SunRunner, thank you.


----------



## hemihampton (Aug 27, 2016)

I'll give you $1.00. I never seen one before but that's all it's worth. LEON.


Forgot my Sarcasm meter.


----------



## mctaggart67 (Aug 27, 2016)

Really? Wow!


----------



## Robby Raccoon (Aug 27, 2016)

I'm betting it's worth at least $5. Can't find anything on the company. Has great character. 
We'll see what the Connecticut people say.


----------



## hemihampton (Aug 28, 2016)

Spirit Bear said:


> I'm betting it's worth at least $5. Can't find anything on the company. Has great character.
> We'll see what the Connecticut people say.

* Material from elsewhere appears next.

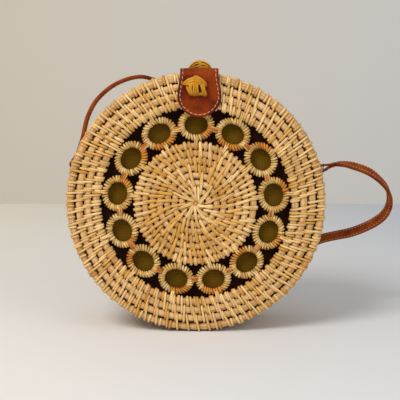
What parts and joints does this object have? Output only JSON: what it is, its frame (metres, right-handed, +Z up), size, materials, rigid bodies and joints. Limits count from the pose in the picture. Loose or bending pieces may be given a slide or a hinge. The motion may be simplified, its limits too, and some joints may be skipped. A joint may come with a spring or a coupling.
{
  "type": "circle bag",
  "caption": "Round coiled cane shoulder bag with a hinged openwork lid of wrapped rings, a buttoned leather flap and a long leather strap.",
  "frame": {"origin": "middle of the flat under the side wall that the bag stands on, under the middle wall row", "axes": "+Z up, -Y out of the openwork lid (the front), +X to the right as the lid is seen"},
  "size_m": [0.2709, 0.1996, 0.2109],
  "materials": {
    "coiled_cane": "satin natural split cane, sewn over coiled rods",
    "wrapped_cane": "satin, closely wrapped split cane",
    "lashing_cane": "satin, darker split cane",
    "golden_cane": "glossy golden folded cane",
    "flap_leather": "smooth reddish brown leather with pale stitching",
    "strap_leather": "smooth brown leather with pale stitching",
    "lining_cloth": "matt olive brown cotton",
    "brass": "satin"
  },
  "bodies": {
    "basket": {"back_panel": "coiled_cane", "side_wall": "coiled_cane", "mouth_rim": "coiled_cane", "wall_lining": "lining_cloth", "back_lining": "lining_cloth", "flap_root": "flap_leather", "flap_rivets": "brass", "top_knot": "golden_cane", "strap_loop_left": "wrapped_cane", "strap_loop_right": "wrapped_cane", "strap_end_left": "strap_leather", "strap_end_right": "strap_leather", "shoulder_strap": "strap_leather"},
    "lid": {"lid_rim": "coiled_cane", "lid_band": "coiled_cane", "lid_middle": "coiled_cane", "ring_ties": "lashing_cane", "outer_ties": "lashing_cane", "inner_ties": "lashing_cane", "lid_lining": "lining_cloth", "front_knot": "golden_cane", "hinge_ties": "lashing_cane", "ring_01": "wrapped_cane", "ring_02": "wrapped_cane", "ring_03": "wrapped_cane", "ring_04": "wrapped_cane", "ring_05": "wrapped_cane", "ring_06": "wrapped_cane", "ring_07": "wrapped_cane", "ring_08": "wrapped_cane", "ring_09": "wrapped_cane", "ring_10": "wrapped_cane", "ring_11": "wrapped_cane", "ring_12": "wrapped_cane", "ring_13": "wrapped_cane"},
    "flap": {"flap_tongue": "flap_leather"}
  },
  "joints": [
    {"name": "lid_hinge", "type": "hinge", "parent": "basket", "child": "lid", "pos_m": [0, -0.0199, 0.0029], "axis": [1, 0, 0], "range_deg": [0, 110]},
    {"name": "flap_lift", "type": "hinge", "parent": "basket", "child": "flap", "pos_m": [0.003, -0.0216, 0.203], "axis": [-1, 0, 0], "range_deg": [0, 110], "deforming": ["flap_tongue"]}
  ]
}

I had a Philadelphia beer blob I could not find any info on. Nobody heard of it or know anything about it. But I was told it was pretty much worthless because Philadelphia produced so much that it'a all common & nobody collects it. LEON.


----------



## CreekWalker (Aug 28, 2016)

Cool bottle, bear! I found nothing about it after a thorough search. Maybe, $8-10, tops? Does have a lot of character! Found this corked lined soda top from Ansonia , Ct. I started a top collection , so if you find one , I'll gave a dollar for it!


----------



## Robby Raccoon (Aug 28, 2016)

Hemi, Ansonia has under 20,000 people and has a lot of history due to the clock industry that existed there. Philadelphia, with over a million and a half people, has a lot of history, but it also has a lot of bottles. Ansonia has not a quarter of the number of bottles. 

I have a few bottle caps that are cork-lined, Creek Walker. Just words, no pics, though, and not from Connecticut. 

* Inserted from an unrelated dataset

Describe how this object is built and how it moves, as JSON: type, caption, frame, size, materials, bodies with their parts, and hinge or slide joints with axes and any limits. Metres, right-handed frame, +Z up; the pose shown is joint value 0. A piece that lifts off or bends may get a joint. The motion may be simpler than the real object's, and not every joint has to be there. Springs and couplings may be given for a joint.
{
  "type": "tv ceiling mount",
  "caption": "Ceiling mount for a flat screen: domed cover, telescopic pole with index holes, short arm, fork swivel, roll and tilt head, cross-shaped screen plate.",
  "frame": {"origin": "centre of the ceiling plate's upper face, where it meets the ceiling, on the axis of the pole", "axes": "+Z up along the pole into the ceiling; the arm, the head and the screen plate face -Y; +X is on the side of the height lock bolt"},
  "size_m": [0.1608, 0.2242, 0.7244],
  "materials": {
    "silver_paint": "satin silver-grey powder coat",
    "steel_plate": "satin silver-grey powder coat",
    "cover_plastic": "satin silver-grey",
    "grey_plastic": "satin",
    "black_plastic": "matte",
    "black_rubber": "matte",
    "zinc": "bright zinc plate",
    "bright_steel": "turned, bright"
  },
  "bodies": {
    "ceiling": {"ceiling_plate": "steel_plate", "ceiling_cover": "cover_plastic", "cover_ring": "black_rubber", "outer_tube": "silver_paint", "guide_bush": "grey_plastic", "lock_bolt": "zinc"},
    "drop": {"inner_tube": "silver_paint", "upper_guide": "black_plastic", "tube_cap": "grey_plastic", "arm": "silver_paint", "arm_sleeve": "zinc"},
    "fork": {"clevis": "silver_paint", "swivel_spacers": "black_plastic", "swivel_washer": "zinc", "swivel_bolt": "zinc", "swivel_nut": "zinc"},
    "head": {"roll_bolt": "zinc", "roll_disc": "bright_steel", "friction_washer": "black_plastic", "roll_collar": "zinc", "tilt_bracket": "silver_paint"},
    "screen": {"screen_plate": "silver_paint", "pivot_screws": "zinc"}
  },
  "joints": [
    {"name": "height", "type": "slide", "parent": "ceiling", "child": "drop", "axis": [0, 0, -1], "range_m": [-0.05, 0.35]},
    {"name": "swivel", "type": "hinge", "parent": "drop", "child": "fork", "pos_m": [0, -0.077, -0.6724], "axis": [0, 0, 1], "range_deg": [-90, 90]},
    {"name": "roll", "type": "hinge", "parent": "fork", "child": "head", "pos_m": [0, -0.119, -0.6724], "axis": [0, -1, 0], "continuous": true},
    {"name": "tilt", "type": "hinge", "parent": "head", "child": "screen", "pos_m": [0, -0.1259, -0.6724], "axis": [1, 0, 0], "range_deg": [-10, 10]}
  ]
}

I'm really hoping to just know when this company was around, what it did, and how commonly seen these are.


----------



## CreekWalker (Aug 28, 2016)

I coundn't find any info. There is a Creame Blench Company with a similar name near Ansonia. Nice caps, have a great day.


Sent from my iPhone using Tapatalk


----------



## Robby Raccoon (Aug 28, 2016)

I did not see the Creame Blench reference. Doesn't sound very yummy, though.


----------



## andy volkerts (Aug 28, 2016)

hemihampton said:


> If I gave you info on your bottle you know you would then be obligated to sell it to me for what ever I want to offer. Isn't that the way it works in here?


Not quite so Leon, maybe a few users here feel that way, but most of us love this hobby so much that we are willing to share what we know. AND once in a while we are mistaken and learn the real history behind a bottle. I can only say this, Sodabob is the best and most thorough researcher currently posting here, and I think he does it for the love of the challenge. He found out everything there was to know about a soda bottle for me, and not once did I get the feeling that he might have wanted it. If I had ANY knowledge of one of the bottles that you post on here, and was interested in buying it, I would ask you first if it was for sale, and then make you an offer based on what I feel is the bottles price, I would NOT expect you to SELL it to me if you were not happy with the offer. NO HARD feelings would result, and nothing would then keep me from offering info on any other bottle that you should post. That's what we should all be here fore, expanding the knowledge of this most fascinating hobby for all us collectors.......Andy V


----------



## andy volkerts (Aug 28, 2016)

Spirit Bear said:


> I'm betting it's worth at least $5. Can't find anything on the company. Has great character.
> We'll see what the Connecticut people say.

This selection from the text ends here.